Data shown:
* begin *
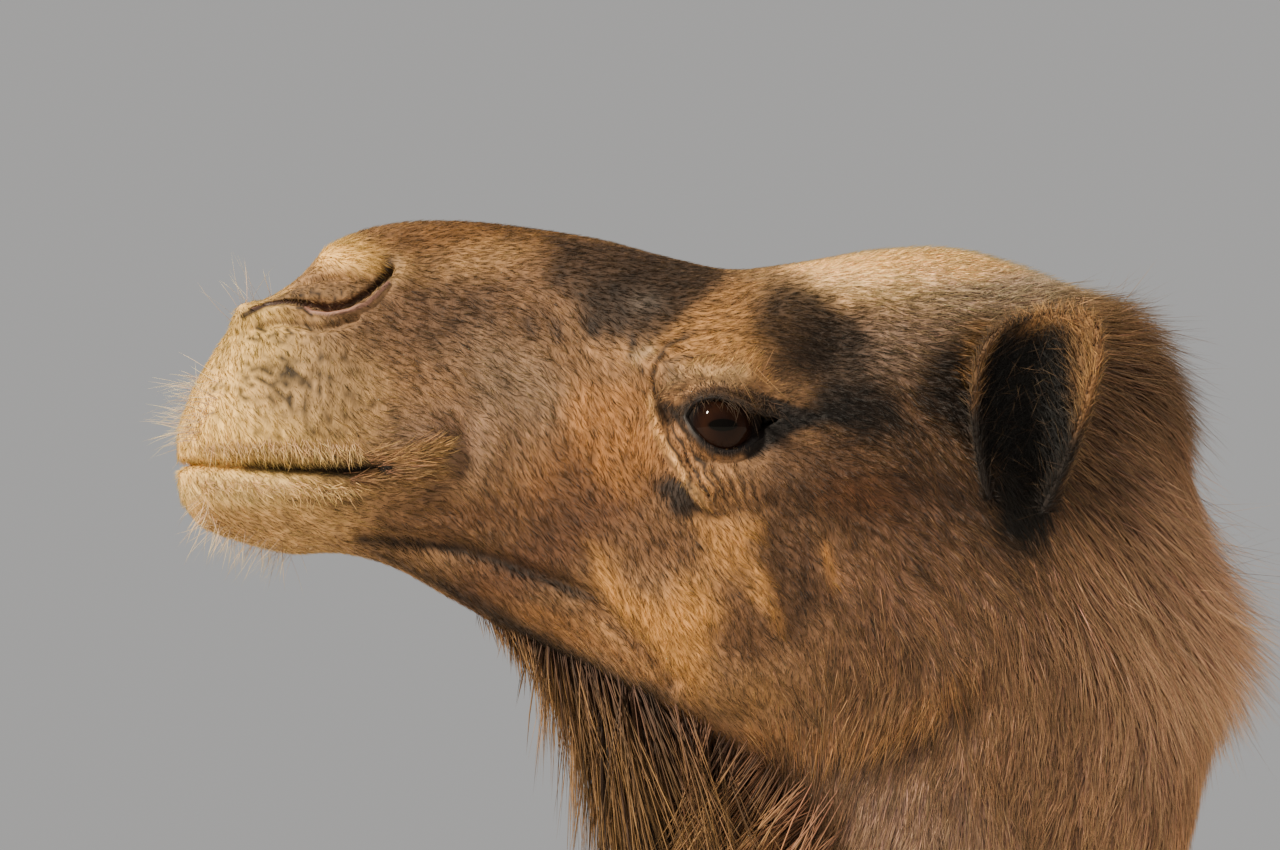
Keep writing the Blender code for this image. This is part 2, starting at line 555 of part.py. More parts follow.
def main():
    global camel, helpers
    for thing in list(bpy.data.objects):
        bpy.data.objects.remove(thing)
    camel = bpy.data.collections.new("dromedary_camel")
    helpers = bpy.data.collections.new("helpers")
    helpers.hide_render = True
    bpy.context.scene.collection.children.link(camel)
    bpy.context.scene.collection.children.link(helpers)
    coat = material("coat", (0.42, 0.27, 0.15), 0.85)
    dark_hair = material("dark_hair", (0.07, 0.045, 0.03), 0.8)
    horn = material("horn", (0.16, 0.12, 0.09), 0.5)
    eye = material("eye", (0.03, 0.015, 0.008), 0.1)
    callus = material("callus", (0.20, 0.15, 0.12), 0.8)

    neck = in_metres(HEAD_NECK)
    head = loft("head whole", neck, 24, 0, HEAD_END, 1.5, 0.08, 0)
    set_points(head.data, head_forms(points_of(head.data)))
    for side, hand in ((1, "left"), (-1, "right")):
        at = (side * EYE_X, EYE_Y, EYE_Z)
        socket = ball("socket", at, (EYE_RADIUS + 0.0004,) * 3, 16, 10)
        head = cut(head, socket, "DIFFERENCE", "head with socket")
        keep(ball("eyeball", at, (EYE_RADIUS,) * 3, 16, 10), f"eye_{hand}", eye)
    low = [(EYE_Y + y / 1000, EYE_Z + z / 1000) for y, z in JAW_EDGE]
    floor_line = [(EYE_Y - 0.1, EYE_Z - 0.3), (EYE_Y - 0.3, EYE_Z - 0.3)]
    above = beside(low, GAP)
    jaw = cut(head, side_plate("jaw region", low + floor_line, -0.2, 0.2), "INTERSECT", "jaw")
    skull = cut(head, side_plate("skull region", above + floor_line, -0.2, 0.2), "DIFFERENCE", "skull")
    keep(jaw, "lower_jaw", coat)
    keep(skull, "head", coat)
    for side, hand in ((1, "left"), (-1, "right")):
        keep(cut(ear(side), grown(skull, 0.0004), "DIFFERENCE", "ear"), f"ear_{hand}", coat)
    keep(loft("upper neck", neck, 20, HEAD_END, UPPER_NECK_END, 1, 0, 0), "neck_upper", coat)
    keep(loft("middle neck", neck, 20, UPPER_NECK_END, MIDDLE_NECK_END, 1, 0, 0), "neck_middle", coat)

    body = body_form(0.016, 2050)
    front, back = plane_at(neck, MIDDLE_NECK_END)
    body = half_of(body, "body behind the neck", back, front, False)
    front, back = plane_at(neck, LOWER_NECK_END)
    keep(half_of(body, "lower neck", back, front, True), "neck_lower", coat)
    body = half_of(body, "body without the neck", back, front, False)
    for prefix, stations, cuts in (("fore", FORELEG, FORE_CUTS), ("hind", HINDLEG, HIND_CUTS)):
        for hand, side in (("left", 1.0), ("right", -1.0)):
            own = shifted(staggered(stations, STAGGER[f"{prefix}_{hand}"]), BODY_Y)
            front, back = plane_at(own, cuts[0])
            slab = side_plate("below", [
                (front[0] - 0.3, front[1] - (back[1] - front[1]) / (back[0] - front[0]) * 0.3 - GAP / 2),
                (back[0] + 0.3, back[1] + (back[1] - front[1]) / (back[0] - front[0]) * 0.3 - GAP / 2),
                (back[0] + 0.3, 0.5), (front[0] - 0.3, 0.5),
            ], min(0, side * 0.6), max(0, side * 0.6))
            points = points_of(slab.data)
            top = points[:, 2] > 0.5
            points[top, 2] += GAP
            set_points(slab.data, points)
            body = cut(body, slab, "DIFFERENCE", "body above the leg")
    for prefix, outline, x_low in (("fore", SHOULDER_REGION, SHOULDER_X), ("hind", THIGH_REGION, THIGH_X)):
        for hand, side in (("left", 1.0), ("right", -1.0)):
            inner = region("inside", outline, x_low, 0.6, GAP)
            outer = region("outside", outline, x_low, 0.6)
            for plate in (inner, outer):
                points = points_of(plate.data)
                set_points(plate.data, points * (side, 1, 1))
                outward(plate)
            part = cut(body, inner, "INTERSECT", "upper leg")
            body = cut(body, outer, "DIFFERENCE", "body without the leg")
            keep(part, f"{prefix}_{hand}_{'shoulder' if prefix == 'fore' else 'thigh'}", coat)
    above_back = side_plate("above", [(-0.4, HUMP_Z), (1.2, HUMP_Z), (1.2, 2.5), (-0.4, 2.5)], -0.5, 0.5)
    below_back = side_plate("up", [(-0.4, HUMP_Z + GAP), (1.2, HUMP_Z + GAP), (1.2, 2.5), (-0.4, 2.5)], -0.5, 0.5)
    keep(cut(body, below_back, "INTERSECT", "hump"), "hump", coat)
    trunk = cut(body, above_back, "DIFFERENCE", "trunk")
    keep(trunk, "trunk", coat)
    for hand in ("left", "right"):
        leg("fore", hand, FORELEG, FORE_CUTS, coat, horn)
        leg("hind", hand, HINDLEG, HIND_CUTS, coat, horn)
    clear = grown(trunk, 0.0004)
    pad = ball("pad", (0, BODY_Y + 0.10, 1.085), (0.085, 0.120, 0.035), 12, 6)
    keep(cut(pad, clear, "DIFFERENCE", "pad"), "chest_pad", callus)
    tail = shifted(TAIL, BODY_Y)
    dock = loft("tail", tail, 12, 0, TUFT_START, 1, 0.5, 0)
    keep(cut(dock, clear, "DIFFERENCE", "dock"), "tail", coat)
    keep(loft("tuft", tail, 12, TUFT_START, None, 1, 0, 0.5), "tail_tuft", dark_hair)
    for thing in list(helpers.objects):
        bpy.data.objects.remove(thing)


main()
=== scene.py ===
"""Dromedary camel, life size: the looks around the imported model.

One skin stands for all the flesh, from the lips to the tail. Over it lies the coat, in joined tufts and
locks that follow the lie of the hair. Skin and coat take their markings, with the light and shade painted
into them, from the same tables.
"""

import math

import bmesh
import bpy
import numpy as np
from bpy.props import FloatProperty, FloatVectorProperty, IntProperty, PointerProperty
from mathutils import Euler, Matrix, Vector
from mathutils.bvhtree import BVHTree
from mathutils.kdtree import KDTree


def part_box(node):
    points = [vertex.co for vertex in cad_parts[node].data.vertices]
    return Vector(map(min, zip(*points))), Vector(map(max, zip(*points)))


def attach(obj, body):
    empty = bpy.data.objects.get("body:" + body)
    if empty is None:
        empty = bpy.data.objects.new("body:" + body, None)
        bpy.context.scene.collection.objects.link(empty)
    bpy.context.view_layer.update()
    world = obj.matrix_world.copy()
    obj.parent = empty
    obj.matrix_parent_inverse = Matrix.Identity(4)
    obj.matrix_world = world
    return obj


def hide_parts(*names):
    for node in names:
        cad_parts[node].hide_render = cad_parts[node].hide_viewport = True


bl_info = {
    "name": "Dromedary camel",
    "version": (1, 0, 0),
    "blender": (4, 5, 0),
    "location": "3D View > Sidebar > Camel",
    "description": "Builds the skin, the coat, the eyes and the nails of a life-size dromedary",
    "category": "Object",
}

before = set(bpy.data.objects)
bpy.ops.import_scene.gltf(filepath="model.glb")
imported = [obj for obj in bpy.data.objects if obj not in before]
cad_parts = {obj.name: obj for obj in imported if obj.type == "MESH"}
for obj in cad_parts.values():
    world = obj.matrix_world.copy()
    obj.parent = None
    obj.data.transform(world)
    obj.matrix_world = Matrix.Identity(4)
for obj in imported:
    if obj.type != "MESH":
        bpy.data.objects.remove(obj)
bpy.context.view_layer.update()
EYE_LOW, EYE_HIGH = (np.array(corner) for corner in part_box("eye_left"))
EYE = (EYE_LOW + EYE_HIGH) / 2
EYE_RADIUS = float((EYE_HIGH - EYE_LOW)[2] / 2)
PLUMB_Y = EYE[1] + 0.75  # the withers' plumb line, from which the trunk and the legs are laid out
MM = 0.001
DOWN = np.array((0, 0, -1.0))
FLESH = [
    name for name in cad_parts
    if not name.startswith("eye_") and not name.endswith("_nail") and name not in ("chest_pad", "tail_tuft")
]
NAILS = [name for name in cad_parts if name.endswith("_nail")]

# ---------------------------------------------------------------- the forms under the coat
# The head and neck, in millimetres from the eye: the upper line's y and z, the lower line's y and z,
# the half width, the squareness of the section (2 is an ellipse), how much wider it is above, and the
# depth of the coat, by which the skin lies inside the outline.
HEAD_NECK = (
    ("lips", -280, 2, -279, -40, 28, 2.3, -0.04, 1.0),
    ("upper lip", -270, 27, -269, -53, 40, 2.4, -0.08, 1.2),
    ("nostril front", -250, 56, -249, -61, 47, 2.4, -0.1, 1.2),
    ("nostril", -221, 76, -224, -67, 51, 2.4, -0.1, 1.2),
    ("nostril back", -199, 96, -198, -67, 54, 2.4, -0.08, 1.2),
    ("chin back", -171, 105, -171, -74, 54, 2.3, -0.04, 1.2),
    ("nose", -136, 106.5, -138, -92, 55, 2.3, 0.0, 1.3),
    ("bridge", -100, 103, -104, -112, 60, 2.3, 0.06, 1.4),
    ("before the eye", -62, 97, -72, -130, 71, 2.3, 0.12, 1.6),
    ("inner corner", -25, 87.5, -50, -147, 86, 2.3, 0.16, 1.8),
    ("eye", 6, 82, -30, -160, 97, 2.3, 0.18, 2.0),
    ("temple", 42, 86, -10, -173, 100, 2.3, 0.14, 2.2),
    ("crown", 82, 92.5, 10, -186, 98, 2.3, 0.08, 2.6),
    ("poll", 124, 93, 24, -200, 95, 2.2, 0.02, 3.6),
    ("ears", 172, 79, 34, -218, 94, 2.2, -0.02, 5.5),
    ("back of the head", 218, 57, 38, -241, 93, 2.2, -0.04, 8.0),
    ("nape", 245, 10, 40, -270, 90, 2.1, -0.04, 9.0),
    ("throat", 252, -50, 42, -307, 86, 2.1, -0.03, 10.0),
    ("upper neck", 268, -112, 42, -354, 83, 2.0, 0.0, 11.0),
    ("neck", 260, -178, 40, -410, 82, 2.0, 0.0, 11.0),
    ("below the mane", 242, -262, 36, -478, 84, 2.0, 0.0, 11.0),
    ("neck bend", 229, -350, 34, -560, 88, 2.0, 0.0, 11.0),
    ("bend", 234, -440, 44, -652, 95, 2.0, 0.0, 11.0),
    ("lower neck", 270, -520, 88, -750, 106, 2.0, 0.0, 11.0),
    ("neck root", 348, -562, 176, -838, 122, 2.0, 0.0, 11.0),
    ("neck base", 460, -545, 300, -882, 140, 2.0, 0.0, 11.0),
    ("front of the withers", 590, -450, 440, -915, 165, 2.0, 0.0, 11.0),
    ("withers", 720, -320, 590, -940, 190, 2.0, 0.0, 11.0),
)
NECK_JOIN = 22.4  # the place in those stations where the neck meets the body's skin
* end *
Requirements: What is needed is an exact copy of the lines from the start of the listing through the line where "0.15, 0.12), 0.8)" sits, please, both end lines included and nothing more.

Completed exercise:
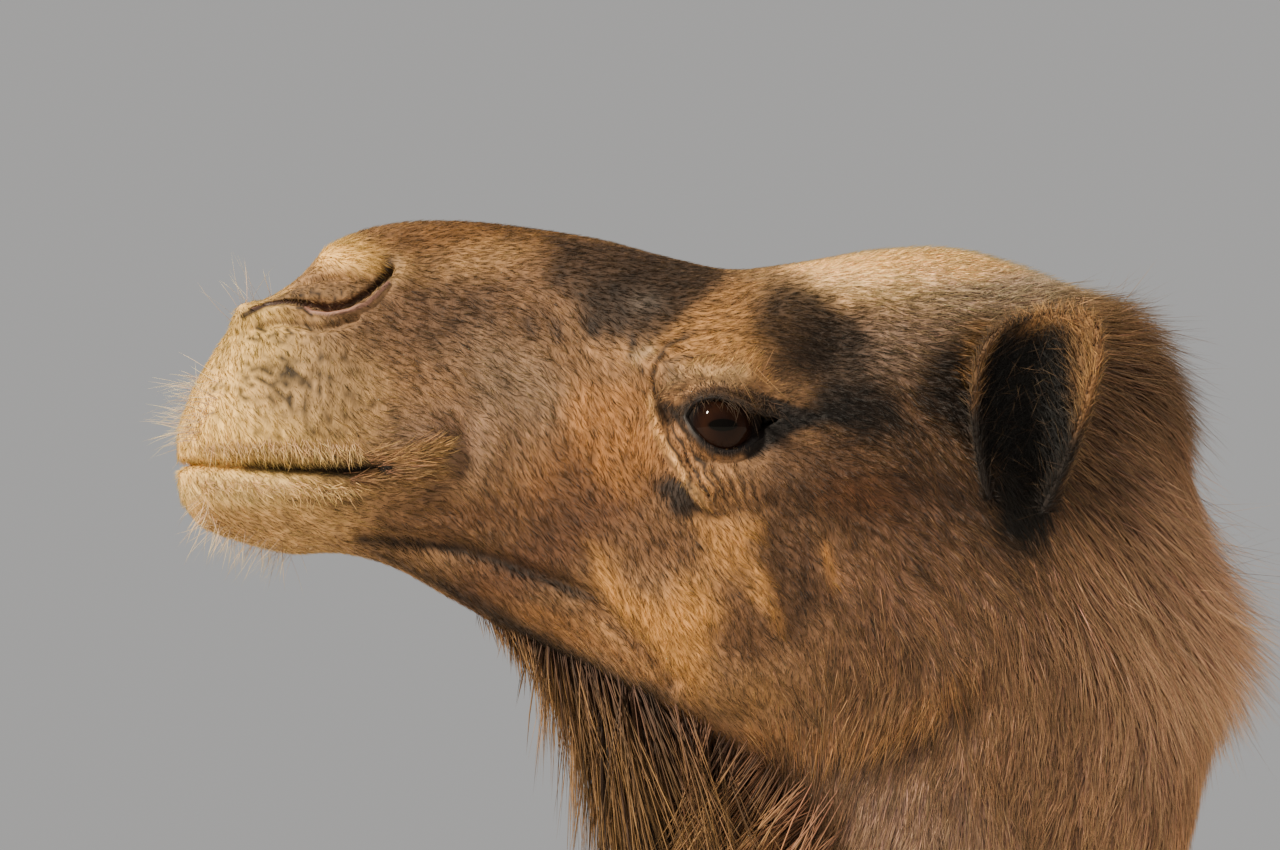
Keep writing the Blender code for this image. This is part 2, starting at line 555 of part.py. More parts follow.
def main():
    global camel, helpers
    for thing in list(bpy.data.objects):
        bpy.data.objects.remove(thing)
    camel = bpy.data.collections.new("dromedary_camel")
    helpers = bpy.data.collections.new("helpers")
    helpers.hide_render = True
    bpy.context.scene.collection.children.link(camel)
    bpy.context.scene.collection.children.link(helpers)
    coat = material("coat", (0.42, 0.27, 0.15), 0.85)
    dark_hair = material("dark_hair", (0.07, 0.045, 0.03), 0.8)
    horn = material("horn", (0.16, 0.12, 0.09), 0.5)
    eye = material("eye", (0.03, 0.015, 0.008), 0.1)
    callus = material("callus", (0.20, 0.15, 0.12), 0.8)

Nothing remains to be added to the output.